──────── Given material

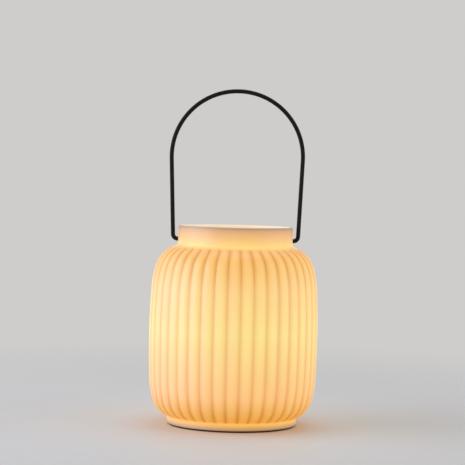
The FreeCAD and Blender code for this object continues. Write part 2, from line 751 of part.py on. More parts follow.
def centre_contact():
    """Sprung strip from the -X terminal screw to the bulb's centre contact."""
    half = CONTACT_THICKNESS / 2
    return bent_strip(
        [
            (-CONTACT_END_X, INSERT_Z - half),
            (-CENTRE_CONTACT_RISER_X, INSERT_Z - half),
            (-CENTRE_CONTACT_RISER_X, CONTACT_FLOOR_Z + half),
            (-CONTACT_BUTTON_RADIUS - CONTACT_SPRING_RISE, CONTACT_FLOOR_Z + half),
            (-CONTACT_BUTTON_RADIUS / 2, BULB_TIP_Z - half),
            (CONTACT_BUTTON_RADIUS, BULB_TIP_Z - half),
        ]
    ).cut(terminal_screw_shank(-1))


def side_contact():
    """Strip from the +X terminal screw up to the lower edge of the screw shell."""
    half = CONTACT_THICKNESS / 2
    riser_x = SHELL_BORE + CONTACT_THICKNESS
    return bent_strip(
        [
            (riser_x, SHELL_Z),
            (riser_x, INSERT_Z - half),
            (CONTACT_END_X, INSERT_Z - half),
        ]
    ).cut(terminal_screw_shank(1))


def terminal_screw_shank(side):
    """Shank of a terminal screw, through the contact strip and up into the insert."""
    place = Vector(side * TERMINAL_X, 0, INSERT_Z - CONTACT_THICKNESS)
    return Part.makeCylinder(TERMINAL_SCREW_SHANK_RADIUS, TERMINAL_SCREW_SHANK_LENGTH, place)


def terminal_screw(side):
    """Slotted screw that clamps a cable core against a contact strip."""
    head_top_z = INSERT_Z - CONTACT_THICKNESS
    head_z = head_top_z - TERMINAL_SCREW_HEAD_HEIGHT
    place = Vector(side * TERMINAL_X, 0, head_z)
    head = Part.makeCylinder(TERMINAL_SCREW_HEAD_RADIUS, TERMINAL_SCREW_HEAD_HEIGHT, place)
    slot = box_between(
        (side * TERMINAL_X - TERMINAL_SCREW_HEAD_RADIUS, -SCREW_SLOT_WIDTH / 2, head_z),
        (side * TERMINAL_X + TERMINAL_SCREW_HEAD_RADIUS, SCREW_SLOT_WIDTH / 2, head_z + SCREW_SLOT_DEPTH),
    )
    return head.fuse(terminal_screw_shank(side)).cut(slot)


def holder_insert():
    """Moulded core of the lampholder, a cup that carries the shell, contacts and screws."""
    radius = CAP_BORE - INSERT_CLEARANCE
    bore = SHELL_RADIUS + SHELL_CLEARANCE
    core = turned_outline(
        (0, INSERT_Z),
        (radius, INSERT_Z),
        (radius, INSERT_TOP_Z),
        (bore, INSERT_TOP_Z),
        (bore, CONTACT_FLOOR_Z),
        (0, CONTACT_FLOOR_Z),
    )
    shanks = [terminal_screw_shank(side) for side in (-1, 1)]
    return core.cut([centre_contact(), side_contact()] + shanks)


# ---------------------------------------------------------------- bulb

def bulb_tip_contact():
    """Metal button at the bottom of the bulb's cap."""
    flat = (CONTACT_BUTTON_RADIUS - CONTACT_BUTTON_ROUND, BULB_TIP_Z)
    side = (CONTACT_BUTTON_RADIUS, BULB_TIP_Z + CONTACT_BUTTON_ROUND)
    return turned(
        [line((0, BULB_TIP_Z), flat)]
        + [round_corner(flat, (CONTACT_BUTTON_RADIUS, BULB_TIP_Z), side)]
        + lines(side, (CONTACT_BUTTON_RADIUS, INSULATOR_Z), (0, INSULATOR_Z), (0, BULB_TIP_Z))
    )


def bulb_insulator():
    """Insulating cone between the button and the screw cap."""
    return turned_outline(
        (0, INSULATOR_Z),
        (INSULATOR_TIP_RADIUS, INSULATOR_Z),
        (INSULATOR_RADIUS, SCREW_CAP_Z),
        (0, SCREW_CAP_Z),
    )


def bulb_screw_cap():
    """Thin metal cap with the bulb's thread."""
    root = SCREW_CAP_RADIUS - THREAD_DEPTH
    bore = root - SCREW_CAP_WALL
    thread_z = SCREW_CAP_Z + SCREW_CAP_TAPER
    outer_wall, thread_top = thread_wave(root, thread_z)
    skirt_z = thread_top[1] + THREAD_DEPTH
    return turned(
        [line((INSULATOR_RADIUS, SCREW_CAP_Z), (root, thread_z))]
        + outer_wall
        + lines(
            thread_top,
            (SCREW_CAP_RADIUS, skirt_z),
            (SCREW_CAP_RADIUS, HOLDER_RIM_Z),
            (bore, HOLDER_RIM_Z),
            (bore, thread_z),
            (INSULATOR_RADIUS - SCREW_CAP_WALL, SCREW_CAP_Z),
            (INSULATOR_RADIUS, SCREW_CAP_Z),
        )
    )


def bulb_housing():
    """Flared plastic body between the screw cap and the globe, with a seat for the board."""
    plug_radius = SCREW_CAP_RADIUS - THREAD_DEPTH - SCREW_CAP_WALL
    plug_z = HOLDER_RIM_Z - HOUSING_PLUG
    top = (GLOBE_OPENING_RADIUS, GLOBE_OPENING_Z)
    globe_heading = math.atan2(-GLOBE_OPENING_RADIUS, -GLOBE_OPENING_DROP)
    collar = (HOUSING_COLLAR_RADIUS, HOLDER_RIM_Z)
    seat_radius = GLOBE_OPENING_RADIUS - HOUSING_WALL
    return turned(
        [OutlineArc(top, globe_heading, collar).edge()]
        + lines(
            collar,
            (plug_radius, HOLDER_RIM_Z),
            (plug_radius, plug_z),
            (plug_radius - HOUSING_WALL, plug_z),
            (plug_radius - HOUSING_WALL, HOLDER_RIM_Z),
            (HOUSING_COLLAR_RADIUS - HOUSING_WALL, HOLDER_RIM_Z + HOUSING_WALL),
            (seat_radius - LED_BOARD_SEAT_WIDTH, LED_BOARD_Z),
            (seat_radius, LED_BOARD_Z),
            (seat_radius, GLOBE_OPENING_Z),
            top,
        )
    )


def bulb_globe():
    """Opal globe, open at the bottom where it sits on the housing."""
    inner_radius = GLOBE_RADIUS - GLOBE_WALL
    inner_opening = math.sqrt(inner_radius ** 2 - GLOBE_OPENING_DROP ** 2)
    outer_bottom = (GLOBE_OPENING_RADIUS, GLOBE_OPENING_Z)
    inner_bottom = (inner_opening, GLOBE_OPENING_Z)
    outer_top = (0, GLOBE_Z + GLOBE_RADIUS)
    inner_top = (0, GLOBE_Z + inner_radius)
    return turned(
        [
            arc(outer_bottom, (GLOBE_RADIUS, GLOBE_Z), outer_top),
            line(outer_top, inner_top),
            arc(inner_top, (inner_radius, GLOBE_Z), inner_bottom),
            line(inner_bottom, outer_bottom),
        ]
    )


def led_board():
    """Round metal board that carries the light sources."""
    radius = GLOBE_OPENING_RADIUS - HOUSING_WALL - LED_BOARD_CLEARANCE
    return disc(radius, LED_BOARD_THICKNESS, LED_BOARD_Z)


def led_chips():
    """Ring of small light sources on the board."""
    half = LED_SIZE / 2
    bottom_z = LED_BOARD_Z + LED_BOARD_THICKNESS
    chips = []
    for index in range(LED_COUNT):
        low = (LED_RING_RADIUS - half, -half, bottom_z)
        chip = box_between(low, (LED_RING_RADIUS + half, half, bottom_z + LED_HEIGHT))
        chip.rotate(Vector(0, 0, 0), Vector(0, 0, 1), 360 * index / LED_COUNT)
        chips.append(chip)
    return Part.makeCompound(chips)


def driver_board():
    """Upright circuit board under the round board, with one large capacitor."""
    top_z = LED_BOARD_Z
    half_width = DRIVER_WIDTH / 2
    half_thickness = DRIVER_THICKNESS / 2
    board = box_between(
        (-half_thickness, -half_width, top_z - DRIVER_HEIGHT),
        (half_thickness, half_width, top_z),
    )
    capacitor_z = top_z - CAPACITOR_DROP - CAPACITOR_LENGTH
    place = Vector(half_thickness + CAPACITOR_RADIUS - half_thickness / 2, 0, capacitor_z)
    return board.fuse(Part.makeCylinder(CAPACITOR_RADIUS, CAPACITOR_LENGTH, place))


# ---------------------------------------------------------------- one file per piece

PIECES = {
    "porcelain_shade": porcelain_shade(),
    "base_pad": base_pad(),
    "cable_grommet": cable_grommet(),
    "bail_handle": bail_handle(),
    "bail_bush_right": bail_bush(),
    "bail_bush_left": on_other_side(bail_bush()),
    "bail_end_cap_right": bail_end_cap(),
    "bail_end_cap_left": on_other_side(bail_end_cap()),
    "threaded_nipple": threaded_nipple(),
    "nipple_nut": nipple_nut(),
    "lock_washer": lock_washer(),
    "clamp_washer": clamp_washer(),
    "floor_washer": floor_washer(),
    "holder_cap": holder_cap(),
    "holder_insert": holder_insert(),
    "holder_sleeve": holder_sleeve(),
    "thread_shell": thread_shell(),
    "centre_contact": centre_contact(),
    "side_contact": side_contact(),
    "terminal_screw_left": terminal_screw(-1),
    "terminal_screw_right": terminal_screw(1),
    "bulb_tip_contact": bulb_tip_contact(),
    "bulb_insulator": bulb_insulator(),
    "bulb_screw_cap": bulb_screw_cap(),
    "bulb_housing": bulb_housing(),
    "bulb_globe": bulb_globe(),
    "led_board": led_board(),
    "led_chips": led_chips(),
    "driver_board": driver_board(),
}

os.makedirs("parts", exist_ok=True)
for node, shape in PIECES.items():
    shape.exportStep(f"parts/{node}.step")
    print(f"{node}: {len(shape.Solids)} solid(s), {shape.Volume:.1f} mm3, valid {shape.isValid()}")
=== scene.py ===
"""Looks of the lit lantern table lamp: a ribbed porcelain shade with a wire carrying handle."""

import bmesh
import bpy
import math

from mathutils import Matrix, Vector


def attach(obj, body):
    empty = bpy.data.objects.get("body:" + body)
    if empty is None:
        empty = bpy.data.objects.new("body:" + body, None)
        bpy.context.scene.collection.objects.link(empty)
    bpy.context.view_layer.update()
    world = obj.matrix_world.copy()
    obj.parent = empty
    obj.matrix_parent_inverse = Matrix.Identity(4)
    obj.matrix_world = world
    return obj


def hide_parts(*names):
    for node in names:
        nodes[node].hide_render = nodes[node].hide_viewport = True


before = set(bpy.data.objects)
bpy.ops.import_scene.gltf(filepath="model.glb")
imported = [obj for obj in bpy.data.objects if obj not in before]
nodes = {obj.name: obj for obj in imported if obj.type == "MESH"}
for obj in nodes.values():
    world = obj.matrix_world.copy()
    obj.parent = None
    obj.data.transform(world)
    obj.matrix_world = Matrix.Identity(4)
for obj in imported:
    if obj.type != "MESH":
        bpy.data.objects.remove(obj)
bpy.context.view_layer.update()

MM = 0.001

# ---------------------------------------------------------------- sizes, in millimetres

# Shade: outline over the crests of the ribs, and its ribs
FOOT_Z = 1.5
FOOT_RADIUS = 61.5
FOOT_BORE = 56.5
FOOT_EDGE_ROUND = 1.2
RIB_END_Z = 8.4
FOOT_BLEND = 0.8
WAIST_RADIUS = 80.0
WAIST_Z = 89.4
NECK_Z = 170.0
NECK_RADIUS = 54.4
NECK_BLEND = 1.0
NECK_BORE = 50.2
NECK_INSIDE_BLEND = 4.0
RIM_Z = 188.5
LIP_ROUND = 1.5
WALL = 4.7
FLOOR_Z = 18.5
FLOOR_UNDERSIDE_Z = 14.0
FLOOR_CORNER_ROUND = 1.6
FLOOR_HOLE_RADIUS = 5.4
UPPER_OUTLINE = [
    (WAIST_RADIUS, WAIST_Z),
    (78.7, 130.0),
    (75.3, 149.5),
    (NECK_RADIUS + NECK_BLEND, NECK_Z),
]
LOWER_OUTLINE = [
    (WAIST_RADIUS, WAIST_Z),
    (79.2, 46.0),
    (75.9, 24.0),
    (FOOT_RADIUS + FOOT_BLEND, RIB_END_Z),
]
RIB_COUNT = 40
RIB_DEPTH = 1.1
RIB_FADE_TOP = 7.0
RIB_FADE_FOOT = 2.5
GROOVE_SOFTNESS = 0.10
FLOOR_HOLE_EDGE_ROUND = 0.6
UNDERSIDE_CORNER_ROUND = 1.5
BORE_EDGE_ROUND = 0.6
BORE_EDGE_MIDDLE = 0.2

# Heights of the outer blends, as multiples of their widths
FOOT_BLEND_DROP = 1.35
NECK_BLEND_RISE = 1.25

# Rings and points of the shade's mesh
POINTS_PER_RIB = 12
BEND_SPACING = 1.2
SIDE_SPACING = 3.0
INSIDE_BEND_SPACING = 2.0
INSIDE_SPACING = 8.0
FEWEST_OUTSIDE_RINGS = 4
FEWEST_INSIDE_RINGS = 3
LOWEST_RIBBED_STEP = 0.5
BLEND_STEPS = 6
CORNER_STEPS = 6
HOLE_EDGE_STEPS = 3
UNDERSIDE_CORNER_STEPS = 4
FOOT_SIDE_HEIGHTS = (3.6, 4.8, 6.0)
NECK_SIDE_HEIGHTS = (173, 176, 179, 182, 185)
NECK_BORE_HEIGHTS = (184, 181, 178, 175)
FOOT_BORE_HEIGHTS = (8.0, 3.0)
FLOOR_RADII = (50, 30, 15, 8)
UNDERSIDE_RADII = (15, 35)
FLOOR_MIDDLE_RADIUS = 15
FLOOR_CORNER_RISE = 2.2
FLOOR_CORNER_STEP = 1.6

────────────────

Copy out precisely the lines that begin at the line containing "for node, shape" and end at the line containing "sizes, in millimetres", including both; write nothing else.

for node, shape in PIECES.items():
    shape.exportStep(f"parts/{node}.step")
    print(f"{node}: {len(shape.Solids)} solid(s), {shape.Volume:.1f} mm3, valid {shape.isValid()}")
=== scene.py ===
"""Looks of the lit lantern table lamp: a ribbed porcelain shade with a wire carrying handle."""

import bmesh
import bpy
import math

from mathutils import Matrix, Vector


def attach(obj, body):
    empty = bpy.data.objects.get("body:" + body)
    if empty is None:
        empty = bpy.data.objects.new("body:" + body, None)
        bpy.context.scene.collection.objects.link(empty)
    bpy.context.view_layer.update()
    world = obj.matrix_world.copy()
    obj.parent = empty
    obj.matrix_parent_inverse = Matrix.Identity(4)
    obj.matrix_world = world
    return obj


def hide_parts(*names):
    for node in names:
        nodes[node].hide_render = nodes[node].hide_viewport = True


before = set(bpy.data.objects)
bpy.ops.import_scene.gltf(filepath="model.glb")
imported = [obj for obj in bpy.data.objects if obj not in before]
nodes = {obj.name: obj for obj in imported if obj.type == "MESH"}
for obj in nodes.values():
    world = obj.matrix_world.copy()
    obj.parent = None
    obj.data.transform(world)
    obj.matrix_world = Matrix.Identity(4)
for obj in imported:
    if obj.type != "MESH":
        bpy.data.objects.remove(obj)
bpy.context.view_layer.update()

MM = 0.001

# ---------------------------------------------------------------- sizes, in millimetres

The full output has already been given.